REQUEST:
Nothing outside the stretch should be returned: give exactly the lines from the line containing "Reconstruct the object" through the line containing "LOWER_HAND = -1", including both.

INPUT MATERIAL:
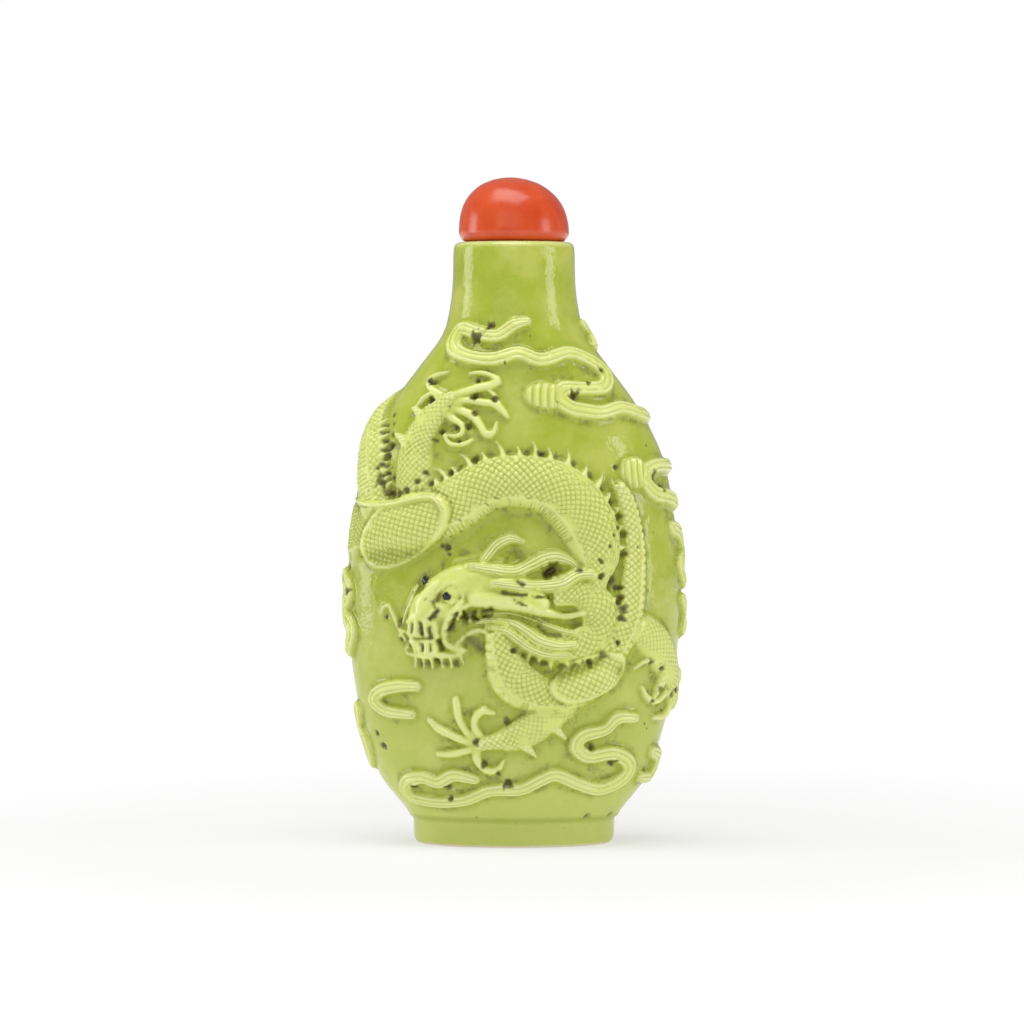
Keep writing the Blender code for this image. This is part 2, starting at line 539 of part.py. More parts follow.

...

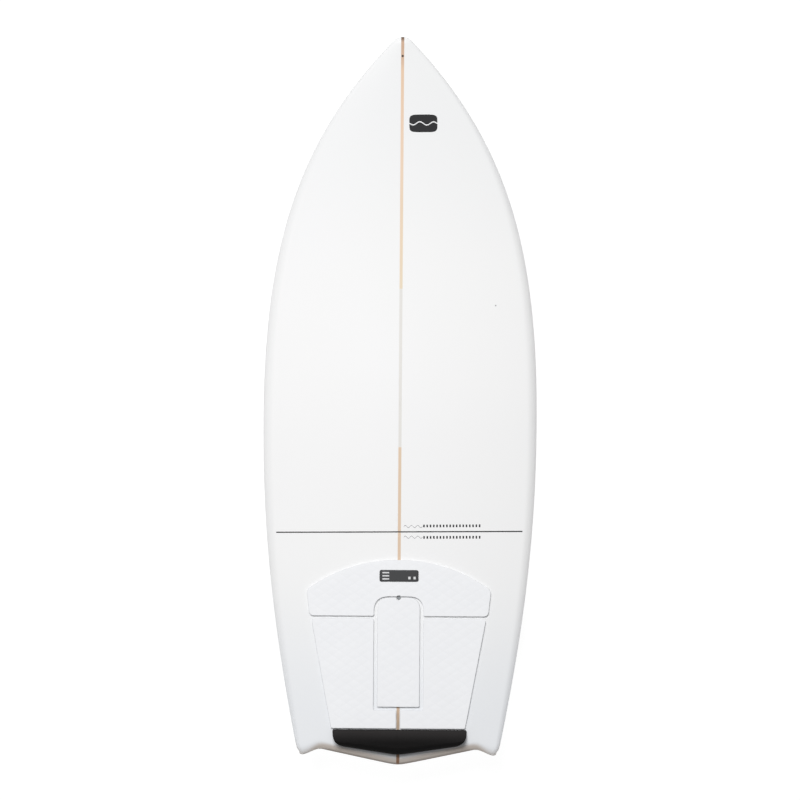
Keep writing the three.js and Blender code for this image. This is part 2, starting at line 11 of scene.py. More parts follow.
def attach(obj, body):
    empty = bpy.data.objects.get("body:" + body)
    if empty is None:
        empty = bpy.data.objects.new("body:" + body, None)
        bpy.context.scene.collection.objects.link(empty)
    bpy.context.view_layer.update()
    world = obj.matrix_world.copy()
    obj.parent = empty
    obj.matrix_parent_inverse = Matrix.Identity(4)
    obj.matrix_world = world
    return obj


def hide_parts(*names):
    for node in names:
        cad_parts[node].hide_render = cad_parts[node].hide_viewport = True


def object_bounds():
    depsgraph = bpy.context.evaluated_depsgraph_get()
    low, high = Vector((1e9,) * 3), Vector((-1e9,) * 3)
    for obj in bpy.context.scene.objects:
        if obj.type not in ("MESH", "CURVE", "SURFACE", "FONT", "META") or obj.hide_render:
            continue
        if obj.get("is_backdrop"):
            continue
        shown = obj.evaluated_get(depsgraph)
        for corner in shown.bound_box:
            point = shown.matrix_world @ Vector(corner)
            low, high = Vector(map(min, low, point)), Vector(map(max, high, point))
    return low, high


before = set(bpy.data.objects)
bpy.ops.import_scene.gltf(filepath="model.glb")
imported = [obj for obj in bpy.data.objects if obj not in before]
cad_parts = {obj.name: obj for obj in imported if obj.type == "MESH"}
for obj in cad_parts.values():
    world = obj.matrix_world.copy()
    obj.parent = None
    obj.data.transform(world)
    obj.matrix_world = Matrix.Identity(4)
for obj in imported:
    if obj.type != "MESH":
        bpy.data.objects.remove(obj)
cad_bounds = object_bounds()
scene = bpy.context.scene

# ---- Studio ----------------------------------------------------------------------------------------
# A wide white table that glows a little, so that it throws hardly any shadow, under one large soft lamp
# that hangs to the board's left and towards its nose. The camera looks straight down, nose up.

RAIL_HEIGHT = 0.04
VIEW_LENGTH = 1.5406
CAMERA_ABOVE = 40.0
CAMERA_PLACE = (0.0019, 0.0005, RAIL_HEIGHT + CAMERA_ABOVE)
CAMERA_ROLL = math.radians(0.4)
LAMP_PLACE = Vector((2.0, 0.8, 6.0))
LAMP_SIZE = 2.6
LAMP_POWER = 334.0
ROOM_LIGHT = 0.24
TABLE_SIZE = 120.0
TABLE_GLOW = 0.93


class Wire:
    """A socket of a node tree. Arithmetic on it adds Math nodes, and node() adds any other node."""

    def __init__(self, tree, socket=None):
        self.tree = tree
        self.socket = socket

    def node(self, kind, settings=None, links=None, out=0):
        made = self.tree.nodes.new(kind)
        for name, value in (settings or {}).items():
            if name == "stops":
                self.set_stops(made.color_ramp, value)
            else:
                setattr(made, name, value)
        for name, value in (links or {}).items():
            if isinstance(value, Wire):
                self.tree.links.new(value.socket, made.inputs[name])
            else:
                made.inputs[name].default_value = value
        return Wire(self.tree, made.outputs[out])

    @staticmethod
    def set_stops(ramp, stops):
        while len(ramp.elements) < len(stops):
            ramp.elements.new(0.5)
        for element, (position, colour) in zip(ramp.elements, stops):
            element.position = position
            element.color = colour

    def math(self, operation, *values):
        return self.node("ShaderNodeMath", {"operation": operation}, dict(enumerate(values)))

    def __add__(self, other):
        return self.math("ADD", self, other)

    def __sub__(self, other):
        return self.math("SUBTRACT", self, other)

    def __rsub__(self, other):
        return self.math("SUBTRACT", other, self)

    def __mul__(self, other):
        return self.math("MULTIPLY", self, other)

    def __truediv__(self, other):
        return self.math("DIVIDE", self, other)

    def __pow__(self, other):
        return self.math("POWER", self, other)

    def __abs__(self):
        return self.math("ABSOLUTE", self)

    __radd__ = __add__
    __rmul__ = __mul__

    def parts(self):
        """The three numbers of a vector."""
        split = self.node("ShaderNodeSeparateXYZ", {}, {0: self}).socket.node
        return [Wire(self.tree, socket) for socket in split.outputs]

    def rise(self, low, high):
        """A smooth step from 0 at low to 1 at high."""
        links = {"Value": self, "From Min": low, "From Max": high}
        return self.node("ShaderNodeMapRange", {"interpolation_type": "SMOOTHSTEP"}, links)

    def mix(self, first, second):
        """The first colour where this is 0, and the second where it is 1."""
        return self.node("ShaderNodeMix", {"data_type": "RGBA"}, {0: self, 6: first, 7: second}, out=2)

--

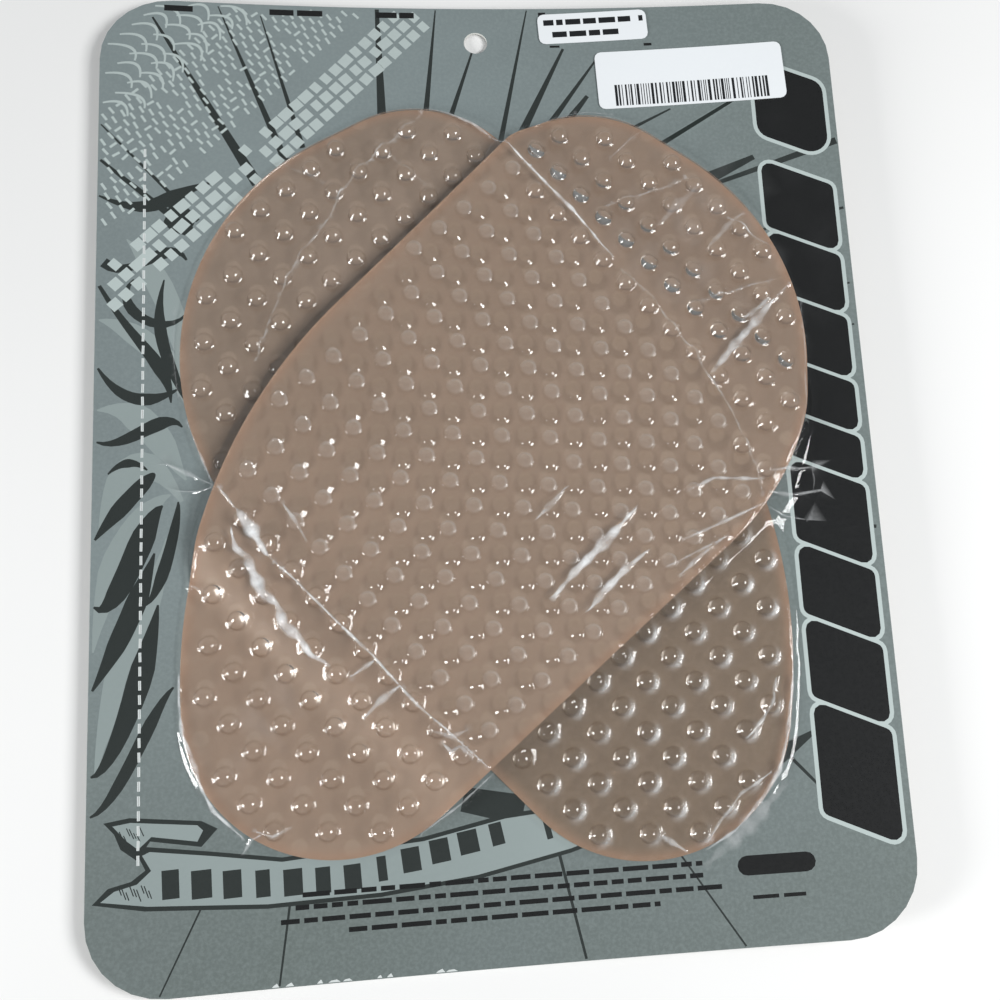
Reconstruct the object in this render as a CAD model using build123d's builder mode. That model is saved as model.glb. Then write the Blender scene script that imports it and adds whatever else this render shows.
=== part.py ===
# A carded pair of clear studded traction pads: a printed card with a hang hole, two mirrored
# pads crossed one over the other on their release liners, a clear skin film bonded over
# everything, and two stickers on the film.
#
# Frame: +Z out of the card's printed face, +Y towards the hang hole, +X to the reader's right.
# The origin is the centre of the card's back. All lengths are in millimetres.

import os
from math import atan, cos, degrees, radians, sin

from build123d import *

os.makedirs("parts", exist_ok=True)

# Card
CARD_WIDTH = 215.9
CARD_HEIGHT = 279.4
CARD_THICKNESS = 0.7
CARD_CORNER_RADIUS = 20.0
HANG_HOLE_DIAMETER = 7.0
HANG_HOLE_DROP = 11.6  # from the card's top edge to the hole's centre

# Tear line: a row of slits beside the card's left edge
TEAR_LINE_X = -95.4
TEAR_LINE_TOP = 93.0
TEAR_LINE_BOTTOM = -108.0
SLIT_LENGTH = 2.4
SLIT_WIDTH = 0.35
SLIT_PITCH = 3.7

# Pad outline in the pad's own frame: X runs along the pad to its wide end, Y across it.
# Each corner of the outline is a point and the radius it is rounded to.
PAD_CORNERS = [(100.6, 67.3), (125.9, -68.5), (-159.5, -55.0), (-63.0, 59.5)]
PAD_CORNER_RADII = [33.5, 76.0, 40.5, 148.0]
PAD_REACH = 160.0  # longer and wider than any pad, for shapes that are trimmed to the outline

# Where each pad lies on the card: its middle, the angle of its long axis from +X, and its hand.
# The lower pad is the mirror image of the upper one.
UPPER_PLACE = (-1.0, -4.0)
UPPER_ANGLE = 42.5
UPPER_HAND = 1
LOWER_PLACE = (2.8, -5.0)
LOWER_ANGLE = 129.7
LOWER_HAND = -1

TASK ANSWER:
Reconstruct the object in this render as a CAD model using build123d's builder mode. That model is saved as model.glb. Then write the Blender scene script that imports it and adds whatever else this render shows.
=== part.py ===
# A carded pair of clear studded traction pads: a printed card with a hang hole, two mirrored
# pads crossed one over the other on their release liners, a clear skin film bonded over
# everything, and two stickers on the film.
#
# Frame: +Z out of the card's printed face, +Y towards the hang hole, +X to the reader's right.
# The origin is the centre of the card's back. All lengths are in millimetres.

import os
from math import atan, cos, degrees, radians, sin

from build123d import *

os.makedirs("parts", exist_ok=True)

# Card
CARD_WIDTH = 215.9
CARD_HEIGHT = 279.4
CARD_THICKNESS = 0.7
CARD_CORNER_RADIUS = 20.0
HANG_HOLE_DIAMETER = 7.0
HANG_HOLE_DROP = 11.6  # from the card's top edge to the hole's centre

# Tear line: a row of slits beside the card's left edge
TEAR_LINE_X = -95.4
TEAR_LINE_TOP = 93.0
TEAR_LINE_BOTTOM = -108.0
SLIT_LENGTH = 2.4
SLIT_WIDTH = 0.35
SLIT_PITCH = 3.7

# Pad outline in the pad's own frame: X runs along the pad to its wide end, Y across it.
# Each corner of the outline is a point and the radius it is rounded to.
PAD_CORNERS = [(100.6, 67.3), (125.9, -68.5), (-159.5, -55.0), (-63.0, 59.5)]
PAD_CORNER_RADII = [33.5, 76.0, 40.5, 148.0]
PAD_REACH = 160.0  # longer and wider than any pad, for shapes that are trimmed to the outline

# Where each pad lies on the card: its middle, the angle of its long axis from +X, and its hand.
# The lower pad is the mirror image of the upper one.
UPPER_PLACE = (-1.0, -4.0)
UPPER_ANGLE = 42.5
UPPER_HAND = 1
LOWER_PLACE = (2.8, -5.0)
LOWER_ANGLE = 129.7
LOWER_HAND = -1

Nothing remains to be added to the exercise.